Mitchum at the end of the road
Robert Mitchum was fifty-five when he played Eddie Coyle, and he brings the full weight of a long career and a lived-in face to a man who has run out of road. This is one of the great late performances by any American actor, precisely because Mitchum does so little. Eddie is not colourful. He is a tired man with a family he loves, a set of ruined hands he mentions once, and a dawning, unspoken understanding that he has no move left that will save him. Mitchum plays the exhaustion and the small dignity of it, the way Eddie keeps making his rounds and cracking his weak jokes even as the trap closes, and it is quietly devastating.
Set this beside the villain that made Mitchum a legend and the range is astonishing. His murderous preacher in The Night of the Hunter is all theatre and appetite, a monster who fills every frame; Eddie Coyle is the opposite pole of the same instrument, a man trying to take up as little space as possible so the world will not notice him and finish him off. The preacher wants to be seen. Eddie wants to disappear, and cannot. Together the two roles, eighteen years apart, define what Mitchum could do better than almost anyone: play men whose stillness hides everything.

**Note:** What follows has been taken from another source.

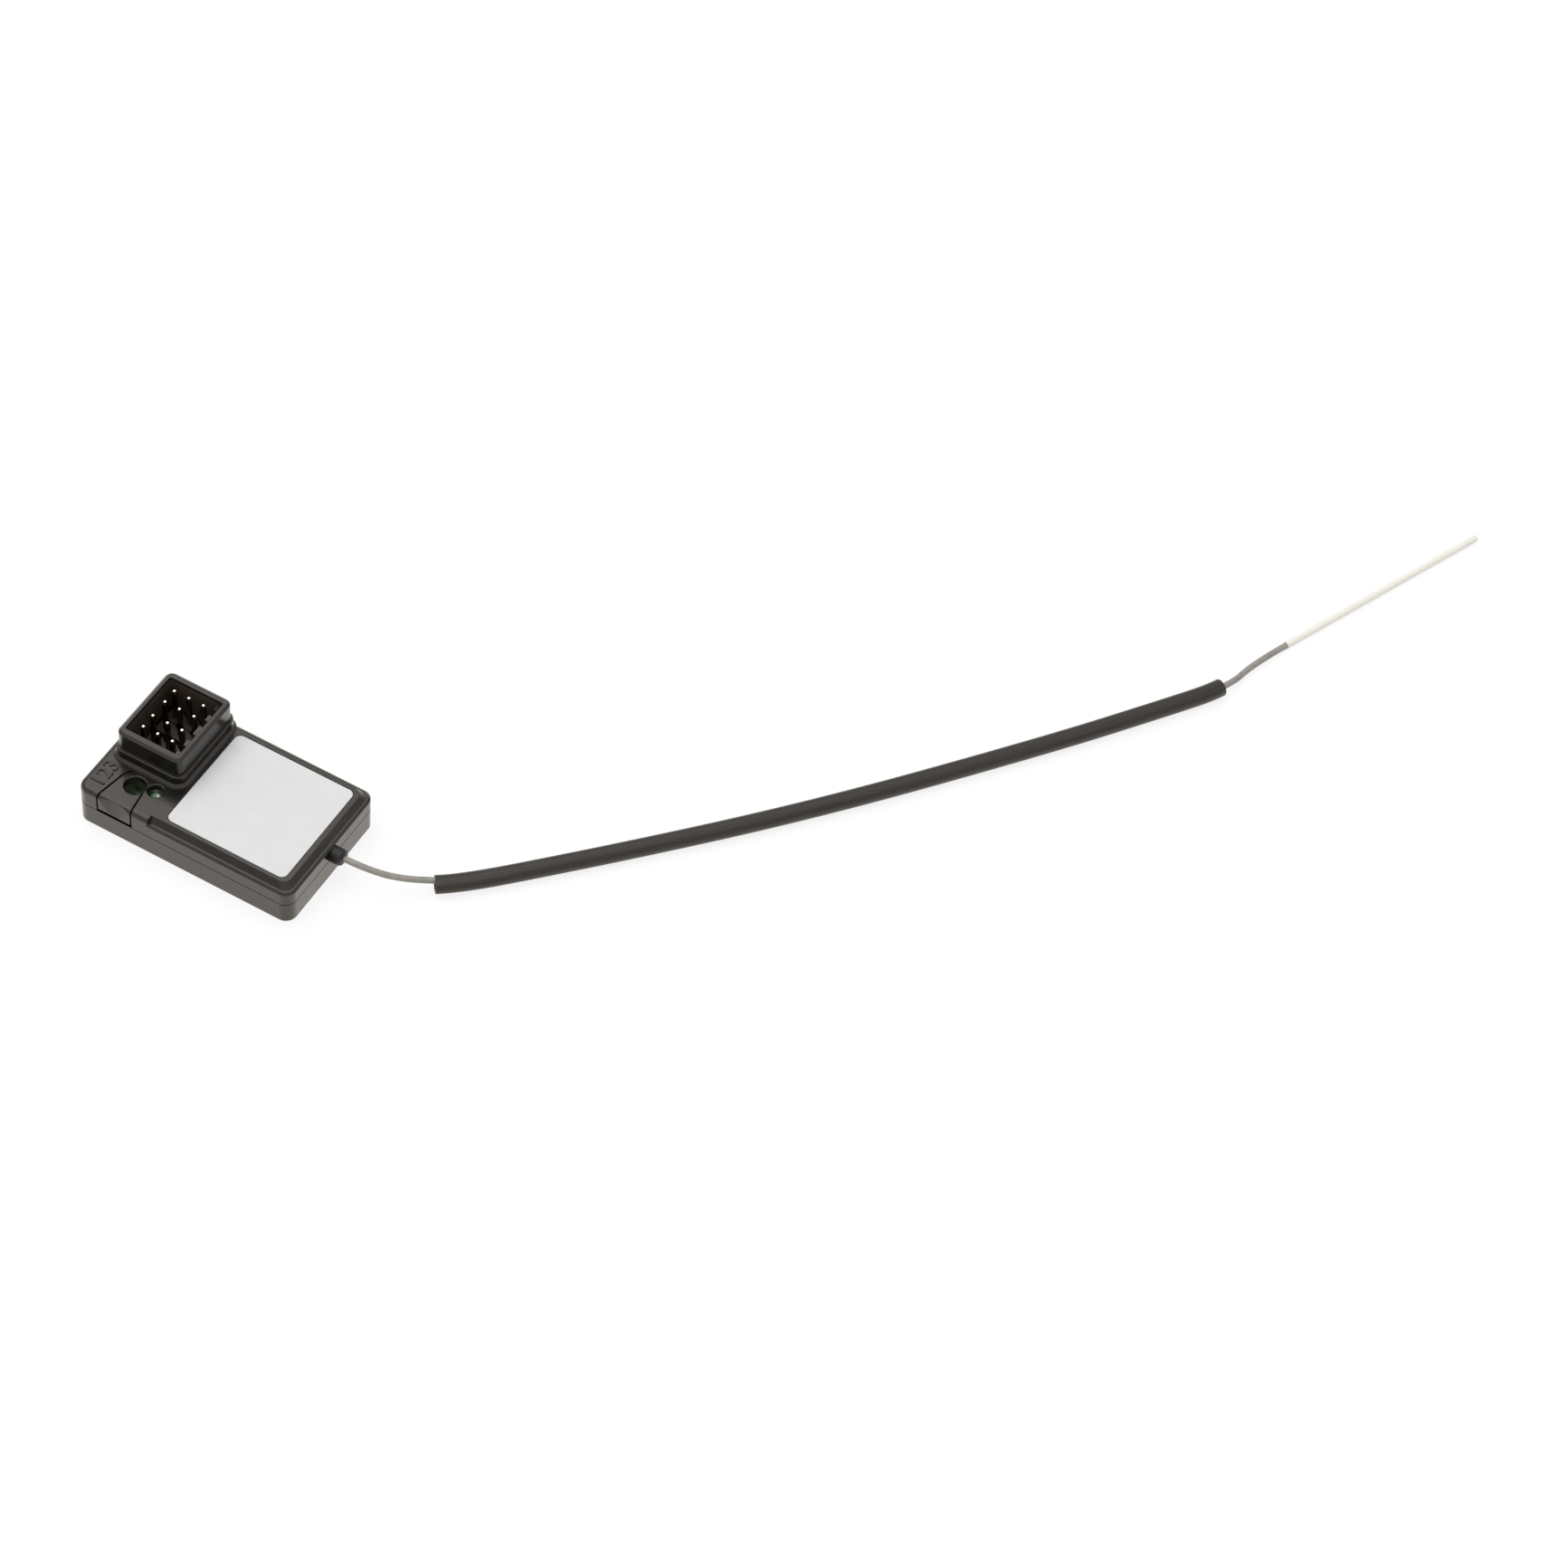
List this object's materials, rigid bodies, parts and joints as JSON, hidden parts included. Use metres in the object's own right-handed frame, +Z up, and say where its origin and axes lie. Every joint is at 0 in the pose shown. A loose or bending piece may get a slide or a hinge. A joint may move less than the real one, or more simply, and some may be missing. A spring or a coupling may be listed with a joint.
{
  "type": "radio control receiver",
  "caption": "Small flat radio control receiver: dark moulded case, shrouded servo pin socket, blank label and a thin wire antenna stiffened by a black tube.",
  "frame": {"origin": "middle of the case's flat underside", "axes": "+X along the case towards the antenna outlet, +Y across the case towards the side the antenna sweeps to, +Z up out of the deck"},
  "size_m": [0.1532, 0.1651, 0.013],
  "materials": {
    "case_plastic": "dark brown-black moulded plastic, fine spark-eroded satin",
    "label_film": "blank pale grey sticker, satin",
    "grommet_rubber": "black rubber",
    "coax_jacket": "grey extruded cable jacket",
    "sleeve_tube": "black polyolefin tube",
    "tip_tube": "cream-white tube",
    "bare_copper": "bare copper wire",
    "pin_gold": "thin gold plate",
    "header_plastic": "black header moulding",
    "board_green": "green solder mask",
    "chip_epoxy": "black moulding compound",
    "tinned_metal": "tinned steel",
    "capacitor_body": "tan ceramic",
    "lamp_body": "white lamp housing",
    "lamp_clear": "clear lens"
  },
  "bodies": {
    "root": {"bottom_shell": "case_plastic", "top_shell": "case_plastic", "label": "label_film", "antenna_grommet": "grommet_rubber", "antenna_coax": "coax_jacket", "antenna_sleeve": "sleeve_tube", "antenna_tip": "tip_tube", "radiating_wire": "bare_copper", "coax_inner_lead": "coax_jacket", "coax_inner_core": "bare_copper", "ground_clip": "tinned_metal", "circuit_board": "board_green", "microcontroller": "chip_epoxy", "radio_chip": "chip_epoxy", "crystal": "tinned_metal", "voltage_regulator": "chip_epoxy", "bulk_capacitor": "capacitor_body", "chip_capacitors": "capacitor_body", "chip_resistors": "chip_epoxy", "status_lamp_base": "lamp_body", "status_lamp_lens": "lamp_clear", "test_pads": "pin_gold", "header_strip_1": "header_plastic", "signal_pin_1": "pin_gold", "power_pin_1": "pin_gold", "ground_pin_1": "pin_gold", "header_strip_2": "header_plastic", "signal_pin_2": "pin_gold", "power_pin_2": "pin_gold", "ground_pin_2": "pin_gold", "header_strip_3": "header_plastic", "signal_pin_3": "pin_gold", "power_pin_3": "pin_gold", "ground_pin_3": "pin_gold", "header_strip_4": "header_plastic", "signal_pin_4": "pin_gold", "power_pin_4": "pin_gold", "ground_pin_4": "pin_gold"}
  },
  "joints": []
}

Why it works: process, weather and refusal
Peter Yates directed, an Englishman who had made Bullitt and knew how to stage action, and the interesting thing is how much action he holds back. There are bank robberies in the film, and Yates films them as cold, efficient procedure — the crew takes a bank manager’s family hostage, executes the job with grim precision, and leaves — with none of the exhilaration the genre usually supplies. The robberies are frightening and businesslike, real work done by professionals, and the film’s refusal to make them exciting is a deliberate ethical choice. It will not let you enjoy the crime.
The whole picture is shot in a wintry, functional Boston of parking lots, bowling alleys, cheap bars and highway diners, the everyday geography of a working city rather than any noir dreamscape. Victor Kemper’s photography keeps the light flat and grey, and the cold is almost a character; you can feel the misery of standing in an open-air car park doing a gun deal in a New England February. This documentary plainness is the film’s method and its argument. Crime here is a grubby, poorly paid job carried out by unglamorous people in unlovely places, and the plainness makes the eventual violence land with a weight that stylisation would rob it of.
That commitment to process over glamour places Eddie Coyle at the head of a whole tradition. Its closest ancestor is the British hardness of Get Carter, which two years earlier had stripped the gangster film of its romance in a rainy Newcastle, and its descendants are everywhere modern crime cinema chooses realism over cool. When Michael Mann built a whole style around professional criminals as working men in Thief, he was extending this film’s premise into a more romantic register; when the low-rent Australian crooks of Animal Kingdom betray one another for survival, they are living in Eddie Coyle’s moral universe. The film also stands as the plain, sad answer to the beautiful evasions of a picture like The Big Sleep: where Bogart’s Marlowe glides through crime as a witty adventure, Eddie trudges through it as a dead-end job.
Where to watch
The Criterion Collection edition is the one to seek, and it treats the film with the seriousness it earned slowly over decades. Come to it after the flashier crime classics and let it correct them. It is a short film, tight and unhurried, and it leaves a bruise.
Spoilers below
The tragedy of The Friends of Eddie Coyle is that Eddie’s careful calculations were always beside the point, because the man selling him out was never the one he was watching. Eddie spends the film agonising over whether to inform on the gun supplier, Jackie Brown, to buy leniency on his New Hampshire charge, and he does eventually give the young dealer up, an act of self-preservation that costs him whatever remained of his self-respect. But the federal agent Foley has already got the arrest he needed from another source and gives Eddie nothing meaningful in return; the betrayal buys the old man no rescue at all.
Meanwhile the bank-robbery crew Eddie sold guns to has been caught, and the crew’s employers conclude — wrongly — that Eddie was the informer who exposed them. The real informer, the one feeding the police throughout, is Dillon, the friendly bartender who moves easily between the criminals and the law and betrays everyone with a smile. It is Dillon who is quietly told to arrange Eddie’s death to protect the operation, and Dillon who carries it out. The film’s final movement is unbearable in its ordinariness: Dillon takes Eddie, who trusts him as a friend, to a Boston Bruins hockey game, buys him beers, lets him get pleasantly drunk and sentimental about the players on the ice, then drives him out, shoots him in the head while he sleeps off the drink in the passenger seat, and dumps the body. Eddie dies happy, warm and unaware, betrayed by the one man he thought was on his side, killed for a crime he did not even commit.
The last scene is Dillon, having murdered his friend the night before, sitting down to breakfast with the untroubled federal agent, the two of them chatting easily, the machine rolling on as though nothing had happened. That final image is the whole thesis of the film. The system of mutual betrayal that Eddie tried and failed to work simply absorbs his death and continues, and the men who survive are the ones with no loyalty at all. There is no justice in it, no lesson, no arc — only a tired man who wanted to stay out of prison and see his kids, ground up by an economy of treachery he was never ruthless enough to master.
For the film’s British cousin in cold-blooded realism, Get Carter is essential; for the version where Mitchum plays the monster instead of the prey, The Night of the Hunter shows the other end of his range.